§ The request: What number of lines hold the word "depsgraph"? State that number and nothing besides.

§ Data listing:
═══

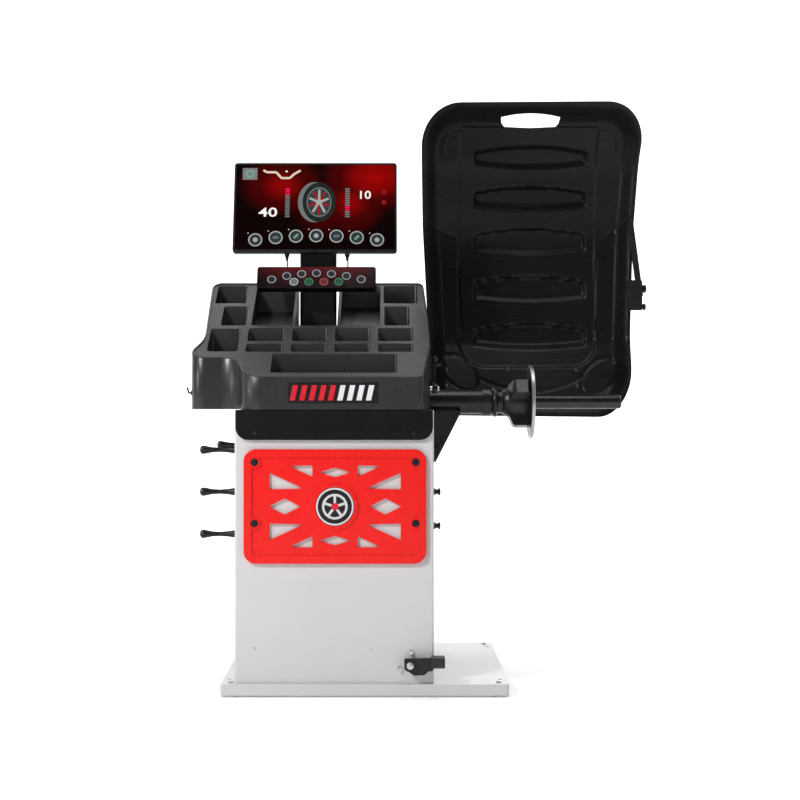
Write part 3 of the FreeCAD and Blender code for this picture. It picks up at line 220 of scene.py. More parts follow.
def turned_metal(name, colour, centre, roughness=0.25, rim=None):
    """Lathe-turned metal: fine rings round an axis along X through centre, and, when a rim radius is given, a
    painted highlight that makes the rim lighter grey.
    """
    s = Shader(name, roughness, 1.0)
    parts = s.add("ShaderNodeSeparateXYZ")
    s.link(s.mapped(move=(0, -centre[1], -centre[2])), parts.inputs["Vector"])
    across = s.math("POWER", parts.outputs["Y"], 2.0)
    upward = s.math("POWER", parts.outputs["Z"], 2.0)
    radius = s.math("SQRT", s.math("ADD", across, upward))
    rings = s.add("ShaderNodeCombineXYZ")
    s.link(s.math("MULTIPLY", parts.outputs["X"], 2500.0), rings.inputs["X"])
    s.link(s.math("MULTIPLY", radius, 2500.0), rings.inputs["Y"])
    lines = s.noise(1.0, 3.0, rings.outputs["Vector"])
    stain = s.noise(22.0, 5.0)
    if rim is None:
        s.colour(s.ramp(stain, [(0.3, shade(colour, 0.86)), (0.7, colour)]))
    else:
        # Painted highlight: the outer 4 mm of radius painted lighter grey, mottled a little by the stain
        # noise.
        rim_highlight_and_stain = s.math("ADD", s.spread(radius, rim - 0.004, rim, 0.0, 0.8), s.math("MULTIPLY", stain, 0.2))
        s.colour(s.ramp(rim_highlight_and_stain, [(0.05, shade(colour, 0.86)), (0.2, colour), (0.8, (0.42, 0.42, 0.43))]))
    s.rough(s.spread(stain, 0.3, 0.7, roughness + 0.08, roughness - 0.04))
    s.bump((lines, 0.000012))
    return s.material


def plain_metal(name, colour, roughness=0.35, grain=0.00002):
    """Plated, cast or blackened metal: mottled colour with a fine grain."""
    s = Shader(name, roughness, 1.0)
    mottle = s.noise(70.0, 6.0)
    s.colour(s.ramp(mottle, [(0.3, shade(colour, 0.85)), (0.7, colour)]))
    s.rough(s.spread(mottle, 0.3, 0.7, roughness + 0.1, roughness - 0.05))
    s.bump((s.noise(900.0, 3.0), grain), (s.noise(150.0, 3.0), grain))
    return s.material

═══

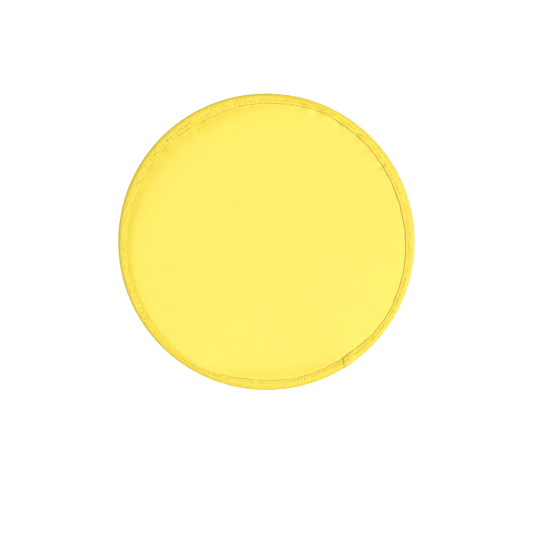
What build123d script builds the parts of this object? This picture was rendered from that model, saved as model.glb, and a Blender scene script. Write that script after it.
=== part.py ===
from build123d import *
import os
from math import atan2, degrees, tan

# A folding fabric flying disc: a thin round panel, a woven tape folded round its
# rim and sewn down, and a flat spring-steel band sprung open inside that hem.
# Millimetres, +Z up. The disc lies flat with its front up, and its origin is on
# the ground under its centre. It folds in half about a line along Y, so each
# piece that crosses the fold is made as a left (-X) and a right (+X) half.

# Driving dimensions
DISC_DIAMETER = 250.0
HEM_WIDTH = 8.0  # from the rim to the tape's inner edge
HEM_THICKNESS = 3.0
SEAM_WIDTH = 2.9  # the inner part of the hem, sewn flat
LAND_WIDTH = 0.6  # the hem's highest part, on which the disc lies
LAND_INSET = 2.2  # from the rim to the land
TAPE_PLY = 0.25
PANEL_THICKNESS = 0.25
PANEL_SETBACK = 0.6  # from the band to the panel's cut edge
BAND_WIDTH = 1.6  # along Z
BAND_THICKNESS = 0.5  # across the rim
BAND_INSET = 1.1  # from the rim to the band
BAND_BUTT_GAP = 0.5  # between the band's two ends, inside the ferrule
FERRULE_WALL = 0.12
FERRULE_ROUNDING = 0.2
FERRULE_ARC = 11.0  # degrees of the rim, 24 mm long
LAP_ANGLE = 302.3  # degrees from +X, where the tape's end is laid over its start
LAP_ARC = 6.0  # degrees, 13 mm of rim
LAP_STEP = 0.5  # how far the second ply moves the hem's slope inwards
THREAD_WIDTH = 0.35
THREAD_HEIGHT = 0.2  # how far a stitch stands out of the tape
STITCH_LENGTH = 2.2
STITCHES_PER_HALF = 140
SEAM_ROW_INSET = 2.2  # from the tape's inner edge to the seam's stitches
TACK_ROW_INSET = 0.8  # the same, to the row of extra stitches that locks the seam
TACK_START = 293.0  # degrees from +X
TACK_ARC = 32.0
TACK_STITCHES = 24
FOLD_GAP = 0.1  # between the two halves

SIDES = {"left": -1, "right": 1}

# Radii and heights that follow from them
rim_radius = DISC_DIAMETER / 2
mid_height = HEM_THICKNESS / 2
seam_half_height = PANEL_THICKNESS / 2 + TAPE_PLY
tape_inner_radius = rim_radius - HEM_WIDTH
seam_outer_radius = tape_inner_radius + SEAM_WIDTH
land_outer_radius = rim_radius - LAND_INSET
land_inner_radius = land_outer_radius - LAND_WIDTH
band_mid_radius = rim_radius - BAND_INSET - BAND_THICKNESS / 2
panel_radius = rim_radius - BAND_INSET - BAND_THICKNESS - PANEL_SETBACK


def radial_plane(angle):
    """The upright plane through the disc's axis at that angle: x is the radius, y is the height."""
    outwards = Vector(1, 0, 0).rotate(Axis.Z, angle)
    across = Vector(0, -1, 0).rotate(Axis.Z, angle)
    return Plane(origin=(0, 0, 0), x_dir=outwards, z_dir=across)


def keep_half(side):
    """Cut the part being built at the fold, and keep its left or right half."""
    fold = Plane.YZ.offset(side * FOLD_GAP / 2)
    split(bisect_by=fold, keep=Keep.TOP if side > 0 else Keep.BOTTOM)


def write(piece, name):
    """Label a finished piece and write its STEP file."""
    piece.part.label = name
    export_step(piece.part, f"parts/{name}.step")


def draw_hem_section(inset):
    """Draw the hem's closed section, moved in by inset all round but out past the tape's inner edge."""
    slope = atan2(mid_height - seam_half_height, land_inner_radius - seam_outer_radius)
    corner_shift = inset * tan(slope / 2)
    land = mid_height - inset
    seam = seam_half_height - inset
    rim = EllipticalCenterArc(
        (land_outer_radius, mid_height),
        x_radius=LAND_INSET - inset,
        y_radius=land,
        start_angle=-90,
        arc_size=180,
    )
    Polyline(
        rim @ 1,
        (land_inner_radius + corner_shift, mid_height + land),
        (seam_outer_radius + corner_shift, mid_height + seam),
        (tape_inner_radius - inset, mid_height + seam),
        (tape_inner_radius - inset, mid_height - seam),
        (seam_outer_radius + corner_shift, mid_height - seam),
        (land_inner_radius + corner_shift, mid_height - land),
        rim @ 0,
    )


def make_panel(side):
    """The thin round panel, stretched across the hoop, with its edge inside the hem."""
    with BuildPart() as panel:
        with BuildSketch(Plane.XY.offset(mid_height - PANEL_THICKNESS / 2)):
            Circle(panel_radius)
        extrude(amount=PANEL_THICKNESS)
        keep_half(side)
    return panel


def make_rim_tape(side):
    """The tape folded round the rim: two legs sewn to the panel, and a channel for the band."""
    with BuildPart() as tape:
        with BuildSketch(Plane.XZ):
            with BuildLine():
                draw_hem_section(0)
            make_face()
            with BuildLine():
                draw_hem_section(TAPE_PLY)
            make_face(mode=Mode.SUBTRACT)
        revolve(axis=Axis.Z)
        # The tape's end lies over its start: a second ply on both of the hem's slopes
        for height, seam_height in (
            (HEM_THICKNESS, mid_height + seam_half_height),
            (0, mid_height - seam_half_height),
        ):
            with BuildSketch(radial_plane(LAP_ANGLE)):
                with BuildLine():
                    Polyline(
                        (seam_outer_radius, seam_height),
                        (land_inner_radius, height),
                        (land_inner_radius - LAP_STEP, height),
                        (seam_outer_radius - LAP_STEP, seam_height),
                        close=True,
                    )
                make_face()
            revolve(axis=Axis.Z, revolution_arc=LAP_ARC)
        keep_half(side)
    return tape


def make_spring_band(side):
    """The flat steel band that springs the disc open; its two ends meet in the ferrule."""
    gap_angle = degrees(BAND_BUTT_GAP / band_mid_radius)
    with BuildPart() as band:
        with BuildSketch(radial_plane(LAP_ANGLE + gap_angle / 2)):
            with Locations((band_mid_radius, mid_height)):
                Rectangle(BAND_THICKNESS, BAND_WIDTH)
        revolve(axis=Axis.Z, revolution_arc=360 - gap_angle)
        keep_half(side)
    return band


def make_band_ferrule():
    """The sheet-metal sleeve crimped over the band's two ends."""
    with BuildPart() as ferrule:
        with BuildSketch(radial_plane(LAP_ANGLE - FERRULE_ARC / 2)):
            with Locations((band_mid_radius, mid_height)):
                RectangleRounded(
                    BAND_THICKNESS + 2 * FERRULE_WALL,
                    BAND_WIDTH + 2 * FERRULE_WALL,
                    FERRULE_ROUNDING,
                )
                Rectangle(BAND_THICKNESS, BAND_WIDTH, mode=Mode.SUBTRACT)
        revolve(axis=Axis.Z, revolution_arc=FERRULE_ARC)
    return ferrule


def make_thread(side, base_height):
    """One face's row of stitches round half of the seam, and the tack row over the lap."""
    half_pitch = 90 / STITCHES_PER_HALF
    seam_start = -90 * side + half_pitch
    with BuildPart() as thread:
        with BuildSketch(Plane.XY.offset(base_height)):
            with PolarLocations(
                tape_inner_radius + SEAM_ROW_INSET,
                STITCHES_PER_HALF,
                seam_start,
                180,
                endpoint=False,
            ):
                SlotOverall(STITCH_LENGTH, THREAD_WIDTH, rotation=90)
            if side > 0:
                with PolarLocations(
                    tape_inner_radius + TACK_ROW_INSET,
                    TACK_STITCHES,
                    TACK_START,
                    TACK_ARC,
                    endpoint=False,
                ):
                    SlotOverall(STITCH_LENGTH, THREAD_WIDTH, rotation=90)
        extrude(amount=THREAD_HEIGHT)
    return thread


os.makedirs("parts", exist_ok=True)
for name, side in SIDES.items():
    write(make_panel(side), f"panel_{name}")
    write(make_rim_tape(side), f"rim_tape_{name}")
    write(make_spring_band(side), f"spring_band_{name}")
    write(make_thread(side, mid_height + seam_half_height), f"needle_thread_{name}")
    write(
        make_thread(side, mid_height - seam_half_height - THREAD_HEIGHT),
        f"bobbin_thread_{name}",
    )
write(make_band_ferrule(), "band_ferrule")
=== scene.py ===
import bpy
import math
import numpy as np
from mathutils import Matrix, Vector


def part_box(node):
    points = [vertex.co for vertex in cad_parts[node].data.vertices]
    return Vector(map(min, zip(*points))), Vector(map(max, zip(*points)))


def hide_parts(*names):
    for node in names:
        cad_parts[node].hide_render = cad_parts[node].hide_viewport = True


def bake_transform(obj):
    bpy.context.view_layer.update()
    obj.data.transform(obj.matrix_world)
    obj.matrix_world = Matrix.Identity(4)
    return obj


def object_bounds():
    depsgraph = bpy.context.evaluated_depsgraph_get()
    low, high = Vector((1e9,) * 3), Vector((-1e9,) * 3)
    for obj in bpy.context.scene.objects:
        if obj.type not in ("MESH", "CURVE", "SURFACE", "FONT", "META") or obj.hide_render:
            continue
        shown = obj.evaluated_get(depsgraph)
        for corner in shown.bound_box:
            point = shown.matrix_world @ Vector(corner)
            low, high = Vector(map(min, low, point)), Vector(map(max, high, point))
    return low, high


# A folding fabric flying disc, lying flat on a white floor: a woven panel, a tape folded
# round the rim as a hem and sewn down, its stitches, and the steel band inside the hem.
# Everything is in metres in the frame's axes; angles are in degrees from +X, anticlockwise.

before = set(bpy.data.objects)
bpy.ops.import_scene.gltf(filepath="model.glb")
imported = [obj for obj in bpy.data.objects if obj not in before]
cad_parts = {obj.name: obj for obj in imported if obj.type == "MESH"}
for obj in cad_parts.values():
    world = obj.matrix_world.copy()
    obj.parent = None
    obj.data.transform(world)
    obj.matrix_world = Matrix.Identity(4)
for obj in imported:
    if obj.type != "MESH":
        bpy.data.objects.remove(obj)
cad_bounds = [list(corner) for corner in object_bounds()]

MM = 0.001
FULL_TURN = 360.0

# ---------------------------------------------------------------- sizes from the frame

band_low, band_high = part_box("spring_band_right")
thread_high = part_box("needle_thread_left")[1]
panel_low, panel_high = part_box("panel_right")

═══

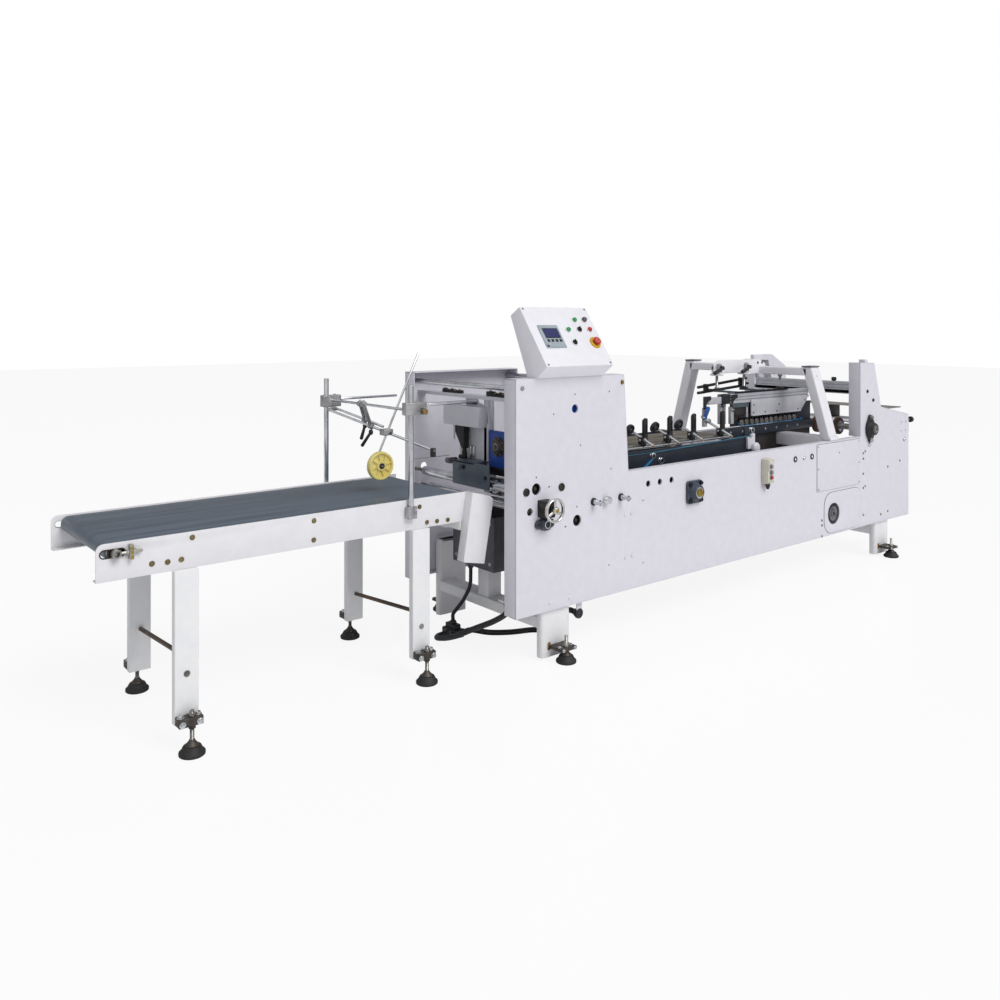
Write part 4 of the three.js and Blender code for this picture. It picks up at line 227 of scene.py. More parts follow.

═══

§ Response to this exercise: 2